The intent of a junior user is sometimes considered as evidence of secondary meaning. Here, it is not first clear whether Segur had knowledge of Heistand's use of Electrical Nutrition when she registered the domain name. The registration is suspicious, however, because Segur has provided no credible reason for registering it. Moreover, her statements about the phrase are inconsistent. In one instance, she claims the term is generic, but in another she asserts that it is a trademark by seeking registration on her own behalf. It is especially troubling that she registered the remaining domain names <electricalnutrition.org> and <electricalnutrition.net> shortly after her telephone conversation with Hiestand's wife about Hiestand's interest in the phrase.

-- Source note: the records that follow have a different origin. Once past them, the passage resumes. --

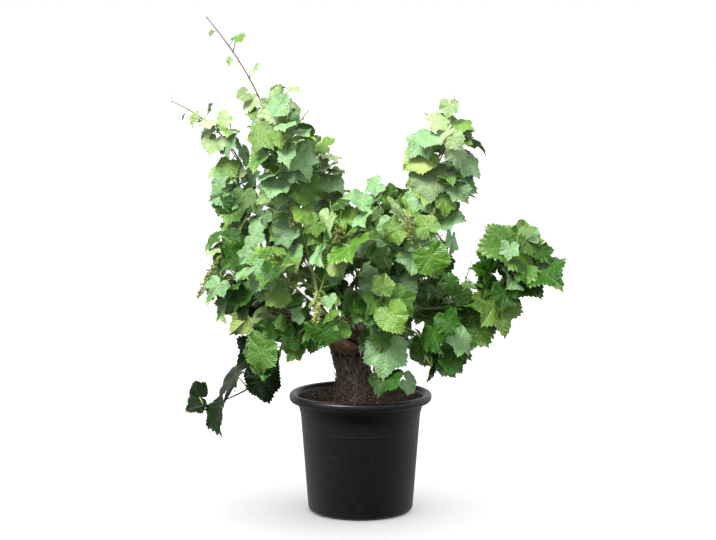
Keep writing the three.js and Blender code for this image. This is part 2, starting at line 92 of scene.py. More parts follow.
print("a ring of four points closes as", *ring_of(4))


# %% Edges between two finishes
def sharpen(mesh, slots, sizes, finishes):
    """Marks an edge as sharp where its faces have different finishes."""
    edges = np.empty(sizes.sum(), int)
    mesh.loops.foreach_get("edge_index", edges)
    loop_slots = np.repeat(slots, sizes)
    low = np.full(len(mesh.edges), finishes)
    high = np.full(len(mesh.edges), -1)
    np.minimum.at(low, edges, loop_slots)
    np.maximum.at(high, edges, loop_slots)
    sharp = mesh.attributes.new("sharp_edge", "BOOLEAN", "EDGE")
    sharp.data.foreach_set("value", low != high)


print("a leaf's rim will be a sharp edge")


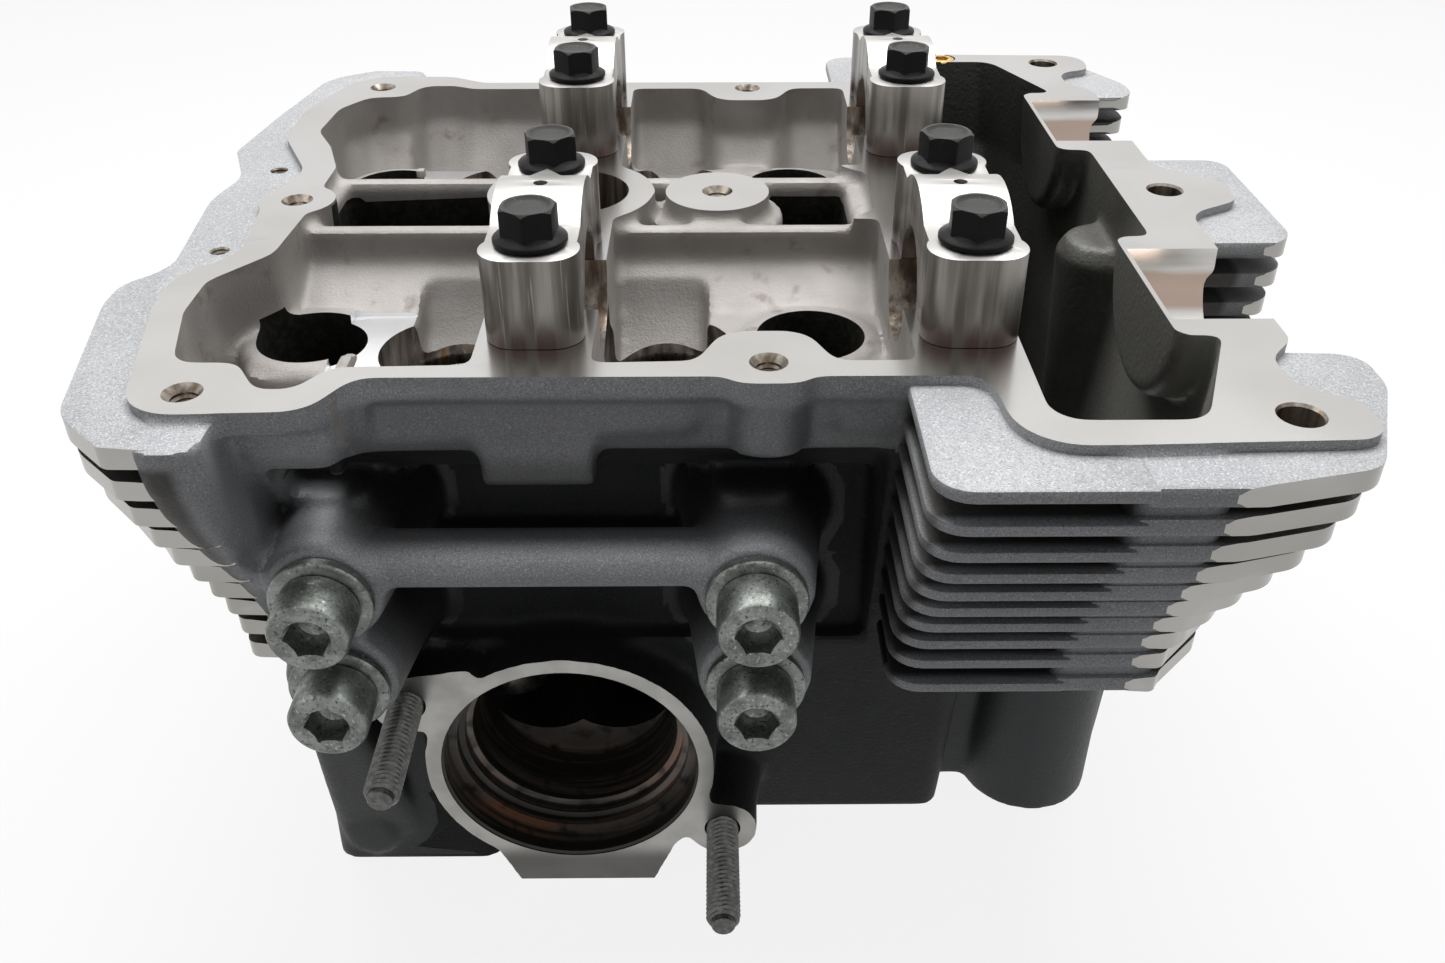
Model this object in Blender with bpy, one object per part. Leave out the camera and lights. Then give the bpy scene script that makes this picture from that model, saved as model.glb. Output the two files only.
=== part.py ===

These actions are indicative of a bad faith motive in registering the domain name. Nevertheless, Respondent was not prohibited from adopting the name "Electrical Nutrition", if Complainant had not established trademark rights at the time, and registration of a domain name that matches a name in which another has an interest is not a violation of the Policy if the other person lacks rights.
Based on the record in this case, I find that Complainants have failed to satisfy the requirements of Paragraph 4(a)(i) of the Policy. The evidence submitted is insufficient to establish prior, enforceable rights in the phrase Electrical Nutrition. Since that is a necessary element of the claim, it is not necessary to resolve the factual disputes on the other elements of the claim before rendering a decision.
7. Conclusion
I conclude that Complainants have failed to prove that the Domain Names are identical or confusingly similar to a mark in which they have rights. Therefore, I find in favor of Respondents and deny Complainant's request for transfer of the <electricalnutrition.com>, <electricalnutrition.net> and <electricalnutrition.org> Domain Names.